Doesn’t a dynamic new generation of Conservative thinkers deserve the opportunity to scoff and express righteous indignation over the absurd questions raised in the past about:
The mysterious death of Ronald Reagan’s chimpanzee co-star from “Bedtime for Bonzo”
The mysterious death of George Reeves
The possibility that an ancient Amrbose Bierce ghosted columns in San Francisco under the Freddy Francisco byline?
Was Earle Flynn a Nazi Spy?
Building 7 (Is there an Occupy Building 7 encampment?)
Was the death of Che Guevara faked? Was he really offered a chance for a new identity under the witness protection program? Did he (in his fake identity life) become a member of the City Council in a small California University city and fight endless battles with that school’s liberal students?
Did some guy named Felix Rodriguez really toss a very top secret report on the faking of Hitler’s Death and his subsequent life (in the witness protection program) as the mayor of an Ohio city, on his boss’ desk and say: “We could do the same thing with Che!”?
How could Geronimo’s skull possibly wind up in a mansion in Kennebunkport?
Last and certainly not least, why hasn’t Oakland mayor Jean Quan been featured on one of the Sunday morning TV shows featuring newsmakers?

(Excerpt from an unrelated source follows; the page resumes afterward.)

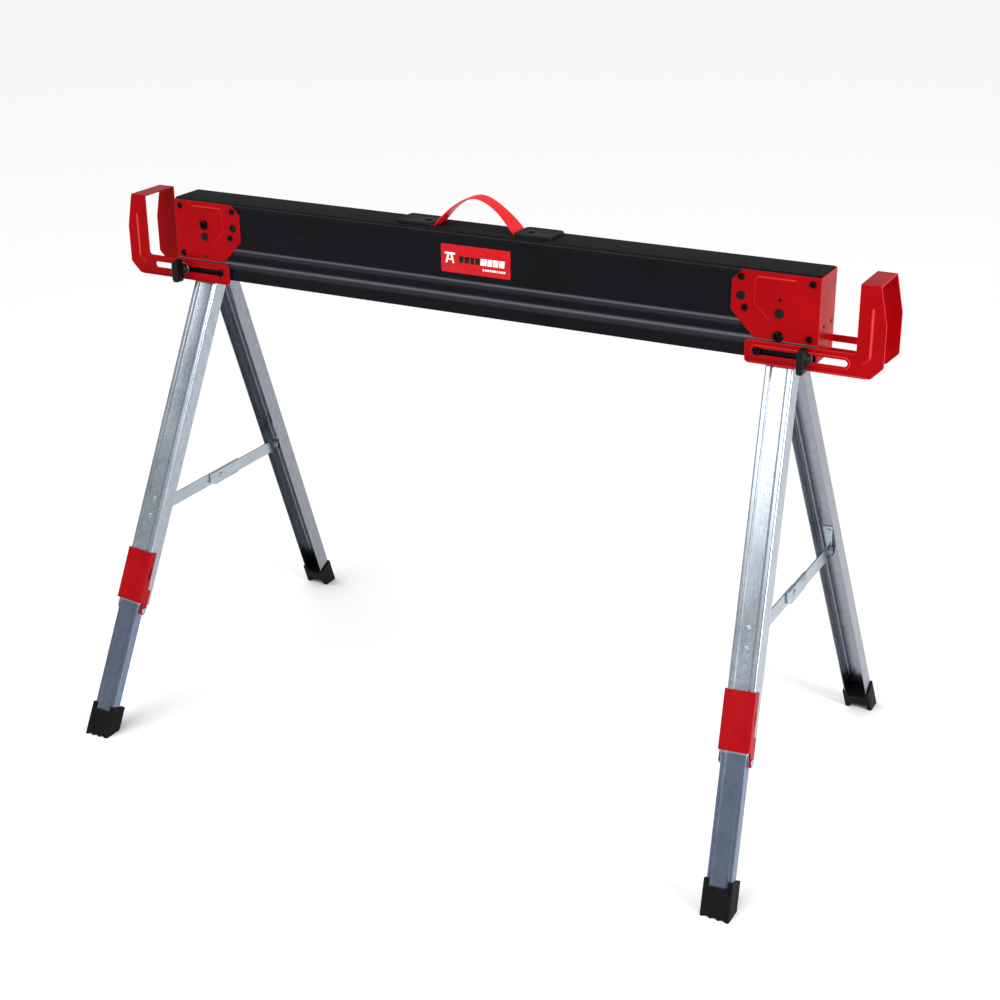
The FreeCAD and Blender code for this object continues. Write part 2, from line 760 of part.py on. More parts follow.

Isn’t it curious that the time and location for the unveiling of the official selection of the award winning Best New Conspiracy Theory of 2011 is not being provided to the various important assignment editors? The results will be e-mailed to newsrooms after the Awards ceremony has been conducted. What up wid dat? Why the secrecy?
In the past, we have encountered a story about the Rich’s conception of being poor: When a wealthy dame was told that the poor are always complaining about hunger, her response was to ask “Why don’t they ring the bell?” and thereby signal the servants that food was needed stat. Any attempt to explain how that wouldn’t solve the problem for the poor would only have taxed (no taxing for the rich!) her intelligence beyond it’s capacity to function.
Unfortunately our attempts to do some online fact checking to learn the source of that anecdote have been unsuccessful. Why can’t his columnist find the source for that anecdote online?
Now the disk jockey will play Chuck Berry’s “My ding-a-ling,” “The Bells are ringing,” and “Bell of the Ball.” We have to go back in the ring for round 7. Have a “where did it go?” type week.